# Raw data:

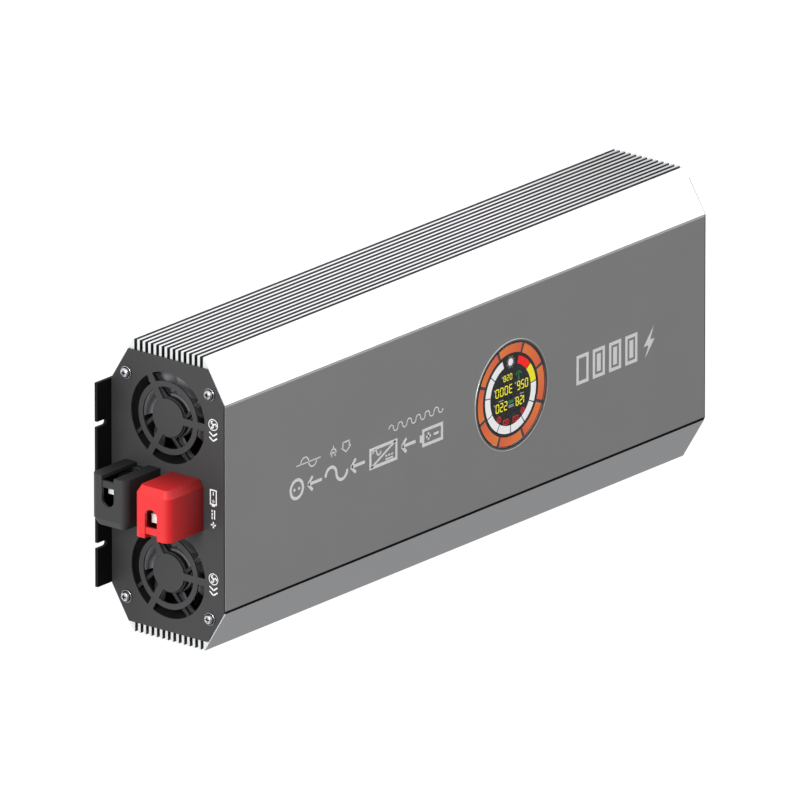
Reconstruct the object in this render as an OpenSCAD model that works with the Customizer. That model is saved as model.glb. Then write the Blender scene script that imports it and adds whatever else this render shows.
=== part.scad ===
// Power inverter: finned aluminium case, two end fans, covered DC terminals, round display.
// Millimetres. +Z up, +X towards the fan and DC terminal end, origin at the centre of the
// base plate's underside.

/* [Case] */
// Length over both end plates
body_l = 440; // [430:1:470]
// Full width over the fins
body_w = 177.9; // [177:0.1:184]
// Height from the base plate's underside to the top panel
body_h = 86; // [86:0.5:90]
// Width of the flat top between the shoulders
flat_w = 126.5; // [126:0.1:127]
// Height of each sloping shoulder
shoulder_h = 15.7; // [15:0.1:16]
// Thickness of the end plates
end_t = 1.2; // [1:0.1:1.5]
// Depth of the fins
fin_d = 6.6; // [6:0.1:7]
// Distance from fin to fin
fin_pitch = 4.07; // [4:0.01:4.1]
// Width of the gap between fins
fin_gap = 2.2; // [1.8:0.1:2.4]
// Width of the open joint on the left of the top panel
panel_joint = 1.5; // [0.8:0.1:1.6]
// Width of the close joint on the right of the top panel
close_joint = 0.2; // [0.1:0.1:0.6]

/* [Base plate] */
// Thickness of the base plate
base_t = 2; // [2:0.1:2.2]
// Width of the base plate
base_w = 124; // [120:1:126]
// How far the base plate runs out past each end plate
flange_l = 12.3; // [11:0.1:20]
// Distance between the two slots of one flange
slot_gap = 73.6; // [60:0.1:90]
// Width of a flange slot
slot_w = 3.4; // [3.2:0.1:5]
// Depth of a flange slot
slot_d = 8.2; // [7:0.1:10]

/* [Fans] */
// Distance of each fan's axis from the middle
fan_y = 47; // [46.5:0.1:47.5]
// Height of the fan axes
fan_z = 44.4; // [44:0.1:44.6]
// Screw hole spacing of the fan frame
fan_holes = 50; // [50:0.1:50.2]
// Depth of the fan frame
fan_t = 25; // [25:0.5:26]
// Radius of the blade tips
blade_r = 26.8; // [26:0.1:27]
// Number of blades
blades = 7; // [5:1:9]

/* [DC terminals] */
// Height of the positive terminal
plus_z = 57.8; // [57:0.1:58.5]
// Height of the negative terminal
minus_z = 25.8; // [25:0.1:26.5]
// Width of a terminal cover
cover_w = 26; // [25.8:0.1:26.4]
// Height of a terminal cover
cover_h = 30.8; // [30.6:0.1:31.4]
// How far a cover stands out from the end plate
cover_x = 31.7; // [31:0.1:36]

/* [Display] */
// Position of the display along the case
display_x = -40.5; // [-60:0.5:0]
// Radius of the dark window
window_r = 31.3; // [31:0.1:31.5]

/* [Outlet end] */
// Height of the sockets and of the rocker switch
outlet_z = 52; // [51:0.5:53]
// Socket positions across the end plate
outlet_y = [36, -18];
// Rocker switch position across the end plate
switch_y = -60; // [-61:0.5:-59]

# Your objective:
Beginning at the top of the data, please return every line until and including the line containing "base plate's underside.", copied exactly, and nothing past it.

# Solution for this exercise:
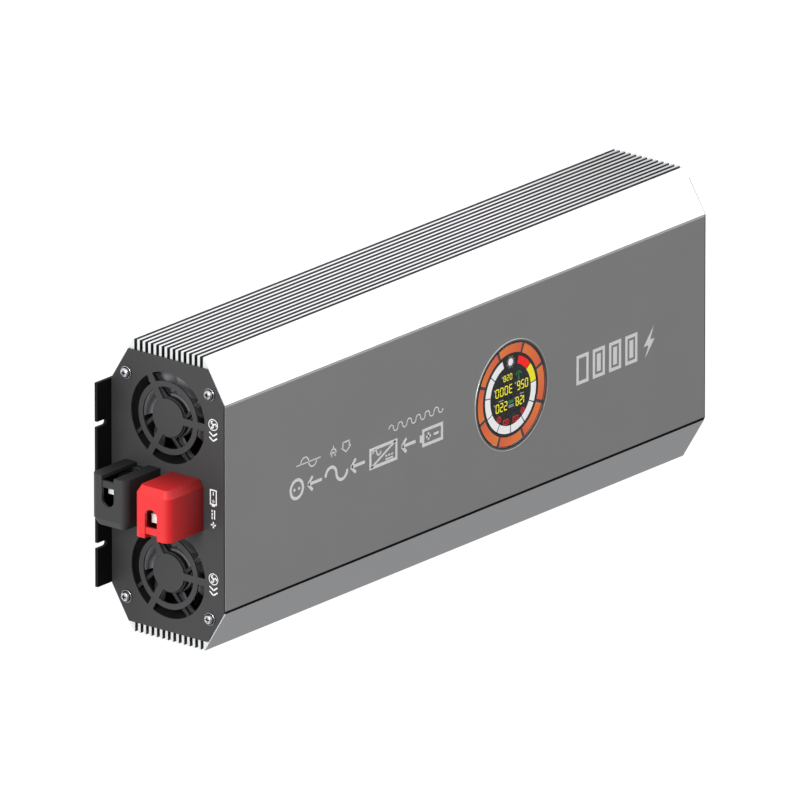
Reconstruct the object in this render as an OpenSCAD model that works with the Customizer. That model is saved as model.glb. Then write the Blender scene script that imports it and adds whatever else this render shows.
=== part.scad ===
// Power inverter: finned aluminium case, two end fans, covered DC terminals, round display.
// Millimetres. +Z up, +X towards the fan and DC terminal end, origin at the centre of the
// base plate's underside.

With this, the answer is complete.